The fourth and last-standing wirehouse firm, Wells Fargo Advisors, also remains in the protocol and has continued to recruit financial advisers by paying bonuses. But it has traveled a rocky road since 2017, when the scandals emanating from its parent, Wells Fargo & Co., began to spill over to Wells Fargo Advisors, which has seen a decline of thousands of advisers over that time, some from displeasure with the bank, some from retirement.

Tearing up the broker protocol didn’t occur in a vacuum. Indeed, it was part of concentrated strategies at both Morgan Stanley and UBS to keep brokers and advisers tied to the firms, industry executives said. That kicked off in the spring of 2016, when UBS said it was pulling back from recruiting to focus more on services and technology for its current workforce.

THE PAYOFF

For Morgan Stanley, UBS and Merrill Lynch, the move away from recruiting, once regarded as the lifeblood of a brokerage firm, appears to have paid off. The S&P 500 repeatedly hit record highs during 2021, benefitting brokerage firms and banks immensely.

In 2021, Morgan Stanley and its close to 16,000 financial advisers brought in record net new assets for the year of $437.8 billion, for an annual growth rate of 11%, according to the company. During a conference call in January with analysts, Gorman called that rate of growth “freakish.”

UBS global wealth management Americas, with 6,218 advisers at the end of last year, delivered a pretax profit of $2 billion for 2021, which was a record and marked a 47% increase year over year, according to the company. The performance was supported by an 18% increase year over year in revenue per adviser and record loan volume of $92 billion, according to the company.
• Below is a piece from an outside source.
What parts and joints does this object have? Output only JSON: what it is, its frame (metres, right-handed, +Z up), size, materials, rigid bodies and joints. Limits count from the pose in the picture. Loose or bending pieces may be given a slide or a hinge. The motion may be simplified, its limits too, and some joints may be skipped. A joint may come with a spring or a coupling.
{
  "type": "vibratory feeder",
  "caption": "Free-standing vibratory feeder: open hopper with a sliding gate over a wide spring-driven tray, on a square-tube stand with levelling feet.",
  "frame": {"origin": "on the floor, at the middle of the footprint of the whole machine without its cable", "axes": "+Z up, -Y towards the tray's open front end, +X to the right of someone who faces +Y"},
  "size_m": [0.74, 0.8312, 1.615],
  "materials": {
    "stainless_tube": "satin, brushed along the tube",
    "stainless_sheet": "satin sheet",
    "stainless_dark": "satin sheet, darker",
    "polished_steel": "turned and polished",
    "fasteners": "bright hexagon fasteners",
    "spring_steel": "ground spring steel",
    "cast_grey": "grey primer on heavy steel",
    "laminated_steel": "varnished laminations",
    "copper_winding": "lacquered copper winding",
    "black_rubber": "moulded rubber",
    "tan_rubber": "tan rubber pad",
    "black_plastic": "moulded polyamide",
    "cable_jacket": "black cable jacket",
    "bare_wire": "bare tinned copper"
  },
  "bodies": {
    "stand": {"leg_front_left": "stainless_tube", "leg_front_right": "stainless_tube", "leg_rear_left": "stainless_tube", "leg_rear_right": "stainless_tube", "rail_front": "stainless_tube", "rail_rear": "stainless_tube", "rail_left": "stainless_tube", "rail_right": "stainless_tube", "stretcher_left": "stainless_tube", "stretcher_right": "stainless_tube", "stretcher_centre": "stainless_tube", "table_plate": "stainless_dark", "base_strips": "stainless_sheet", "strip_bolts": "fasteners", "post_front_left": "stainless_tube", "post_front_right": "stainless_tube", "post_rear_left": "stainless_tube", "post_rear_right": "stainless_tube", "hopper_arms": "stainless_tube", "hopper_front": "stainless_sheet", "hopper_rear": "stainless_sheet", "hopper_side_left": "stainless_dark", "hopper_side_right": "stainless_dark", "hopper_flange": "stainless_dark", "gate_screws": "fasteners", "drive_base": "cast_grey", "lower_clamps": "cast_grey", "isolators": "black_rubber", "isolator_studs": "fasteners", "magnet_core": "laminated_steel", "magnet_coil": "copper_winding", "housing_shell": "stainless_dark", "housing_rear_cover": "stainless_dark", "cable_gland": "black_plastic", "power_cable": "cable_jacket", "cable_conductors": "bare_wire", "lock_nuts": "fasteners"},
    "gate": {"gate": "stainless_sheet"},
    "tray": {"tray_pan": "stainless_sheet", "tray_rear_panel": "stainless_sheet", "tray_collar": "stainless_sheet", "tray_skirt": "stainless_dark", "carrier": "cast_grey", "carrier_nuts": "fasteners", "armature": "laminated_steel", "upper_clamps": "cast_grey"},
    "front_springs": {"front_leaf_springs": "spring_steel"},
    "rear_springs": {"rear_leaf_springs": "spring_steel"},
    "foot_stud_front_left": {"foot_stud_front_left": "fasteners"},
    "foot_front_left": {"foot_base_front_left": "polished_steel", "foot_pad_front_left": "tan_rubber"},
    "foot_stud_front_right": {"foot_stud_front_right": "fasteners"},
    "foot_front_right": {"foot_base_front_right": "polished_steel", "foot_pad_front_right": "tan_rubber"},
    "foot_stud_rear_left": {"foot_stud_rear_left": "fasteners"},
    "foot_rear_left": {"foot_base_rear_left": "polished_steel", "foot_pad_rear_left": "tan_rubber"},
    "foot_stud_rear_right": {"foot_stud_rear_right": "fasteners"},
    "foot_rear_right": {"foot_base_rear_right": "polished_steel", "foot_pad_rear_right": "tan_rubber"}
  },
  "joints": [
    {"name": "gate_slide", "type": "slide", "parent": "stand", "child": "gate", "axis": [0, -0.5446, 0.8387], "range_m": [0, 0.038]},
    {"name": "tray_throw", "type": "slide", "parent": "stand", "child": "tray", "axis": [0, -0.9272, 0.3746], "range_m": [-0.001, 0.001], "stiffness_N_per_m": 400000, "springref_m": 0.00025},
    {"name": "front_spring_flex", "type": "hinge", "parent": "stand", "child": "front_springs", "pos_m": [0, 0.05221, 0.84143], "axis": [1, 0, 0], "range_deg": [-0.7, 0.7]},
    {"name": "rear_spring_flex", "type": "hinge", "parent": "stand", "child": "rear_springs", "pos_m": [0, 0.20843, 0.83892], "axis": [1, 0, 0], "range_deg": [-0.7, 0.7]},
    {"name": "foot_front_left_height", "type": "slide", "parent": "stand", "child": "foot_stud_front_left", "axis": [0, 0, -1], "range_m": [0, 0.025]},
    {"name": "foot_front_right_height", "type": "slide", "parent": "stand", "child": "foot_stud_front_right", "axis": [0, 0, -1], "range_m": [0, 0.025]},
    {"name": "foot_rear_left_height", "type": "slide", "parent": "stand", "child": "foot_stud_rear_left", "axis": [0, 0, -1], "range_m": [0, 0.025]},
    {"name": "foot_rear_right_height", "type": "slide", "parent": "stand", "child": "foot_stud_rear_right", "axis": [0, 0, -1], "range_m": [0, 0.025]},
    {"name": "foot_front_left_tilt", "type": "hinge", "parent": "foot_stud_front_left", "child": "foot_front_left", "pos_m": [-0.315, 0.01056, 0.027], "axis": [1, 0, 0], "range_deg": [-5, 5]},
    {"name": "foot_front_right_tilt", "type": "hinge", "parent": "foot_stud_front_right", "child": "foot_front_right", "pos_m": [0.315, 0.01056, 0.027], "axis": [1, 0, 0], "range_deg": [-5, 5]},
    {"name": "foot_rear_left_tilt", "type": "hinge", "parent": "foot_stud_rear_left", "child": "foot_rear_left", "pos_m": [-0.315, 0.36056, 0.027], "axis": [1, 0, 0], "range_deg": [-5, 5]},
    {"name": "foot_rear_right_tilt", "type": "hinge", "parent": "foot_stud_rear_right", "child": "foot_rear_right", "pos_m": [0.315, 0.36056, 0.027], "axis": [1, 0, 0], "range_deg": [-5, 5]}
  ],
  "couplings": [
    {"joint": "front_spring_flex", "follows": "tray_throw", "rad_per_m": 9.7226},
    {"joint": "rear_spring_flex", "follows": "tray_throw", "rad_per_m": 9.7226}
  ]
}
And Merrill Lynch posted record revenue of $17.4 billion in 2021, a 14% year-over-year increase. Client balances reached a record $3.2 trillion by the end of December, another 14% annual increase. The word “record” was used 25 times in a summary released to reporters in January of Bank of America and Merrill Lynch’s 2021 wealth management highlights for last year. Bank of America/Merrill Lynch reported 18,846 advisers at the end of last year, including Merrill, Bank of America private bank and consumer investments.

”When Morgan Stanley withdrew from the broker protocol in 2017, a big part of the firm’s reasoning was to get branch managers focused on advisers using new technology rather than chasing potential recruits at breakfast or lunch,” said Jed Finn, chief operating officer at Morgan Stanley Wealth Management.
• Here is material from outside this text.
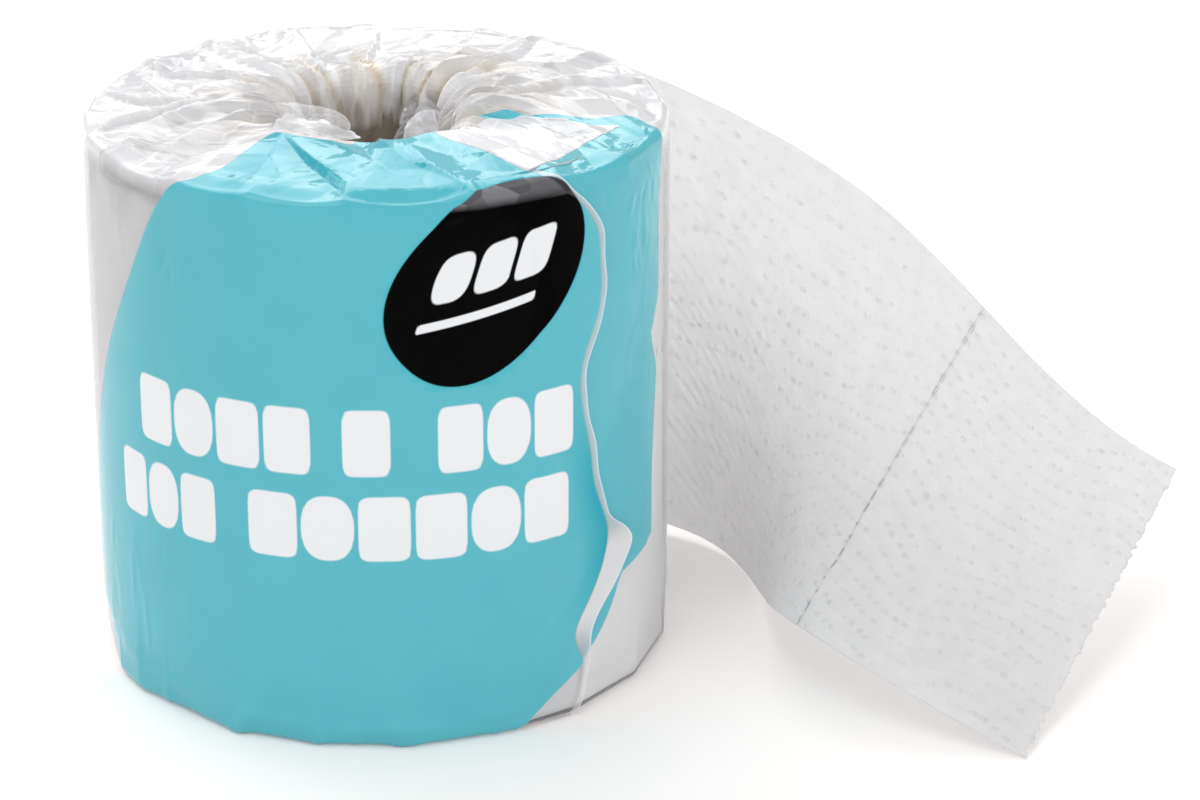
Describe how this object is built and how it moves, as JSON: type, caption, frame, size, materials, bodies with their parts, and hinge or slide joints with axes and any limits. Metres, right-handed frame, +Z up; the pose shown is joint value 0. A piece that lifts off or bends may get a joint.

“When you’re rolling out billions of dollars of technology for the advisers and trying to get them to adapt, you need leadership and branch managers to be around and focused on it,” Finn said. “Recruiting is one tool in the kit. We’re now seeing a massive flow of leads in the self-directed business, for example,” he added, referring to investors at the recently acquired ETrade who may want to work with a financial adviser in the future.
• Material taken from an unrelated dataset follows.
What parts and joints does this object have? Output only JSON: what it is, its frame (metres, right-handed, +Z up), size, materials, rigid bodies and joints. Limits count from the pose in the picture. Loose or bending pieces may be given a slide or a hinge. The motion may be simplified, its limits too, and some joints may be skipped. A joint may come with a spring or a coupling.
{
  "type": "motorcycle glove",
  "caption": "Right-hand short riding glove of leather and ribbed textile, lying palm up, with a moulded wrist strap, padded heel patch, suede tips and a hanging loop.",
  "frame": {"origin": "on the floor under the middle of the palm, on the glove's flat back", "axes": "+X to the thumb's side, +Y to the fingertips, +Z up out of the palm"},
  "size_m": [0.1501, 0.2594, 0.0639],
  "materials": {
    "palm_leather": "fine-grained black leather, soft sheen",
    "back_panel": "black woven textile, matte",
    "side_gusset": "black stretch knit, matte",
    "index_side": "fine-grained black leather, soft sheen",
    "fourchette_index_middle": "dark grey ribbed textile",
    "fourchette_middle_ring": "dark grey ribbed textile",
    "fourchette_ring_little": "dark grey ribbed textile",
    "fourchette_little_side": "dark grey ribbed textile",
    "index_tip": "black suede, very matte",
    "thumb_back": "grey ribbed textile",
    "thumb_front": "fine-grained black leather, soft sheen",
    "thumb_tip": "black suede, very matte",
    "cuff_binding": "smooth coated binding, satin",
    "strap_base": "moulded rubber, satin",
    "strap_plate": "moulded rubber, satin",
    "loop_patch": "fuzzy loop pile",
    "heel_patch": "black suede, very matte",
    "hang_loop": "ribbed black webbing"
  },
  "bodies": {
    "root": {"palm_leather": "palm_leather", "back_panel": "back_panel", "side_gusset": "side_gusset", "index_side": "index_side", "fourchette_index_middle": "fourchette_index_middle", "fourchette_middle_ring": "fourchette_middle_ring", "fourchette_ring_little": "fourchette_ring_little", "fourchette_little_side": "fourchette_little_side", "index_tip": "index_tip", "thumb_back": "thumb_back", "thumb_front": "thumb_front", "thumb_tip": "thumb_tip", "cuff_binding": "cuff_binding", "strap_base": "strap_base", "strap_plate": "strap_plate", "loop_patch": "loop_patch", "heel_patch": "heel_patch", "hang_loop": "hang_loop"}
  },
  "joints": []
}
The days of recruiting reigning supreme at the wirehouses are long gone.

“It’s more true than ever — at the wirehouses, it’s all about locking in the current clients and adviser teams and practices,” said Danny Sarch, a veteran industry recruiter. Pushing lending products and alternative investments that are unique to that firm are part of the strategy.

“They want clients to be stickier to the firm,” Sarch said. “The strategy is, tie the customer to the firm so there is loyalty to the institution rather than the individual adviser.”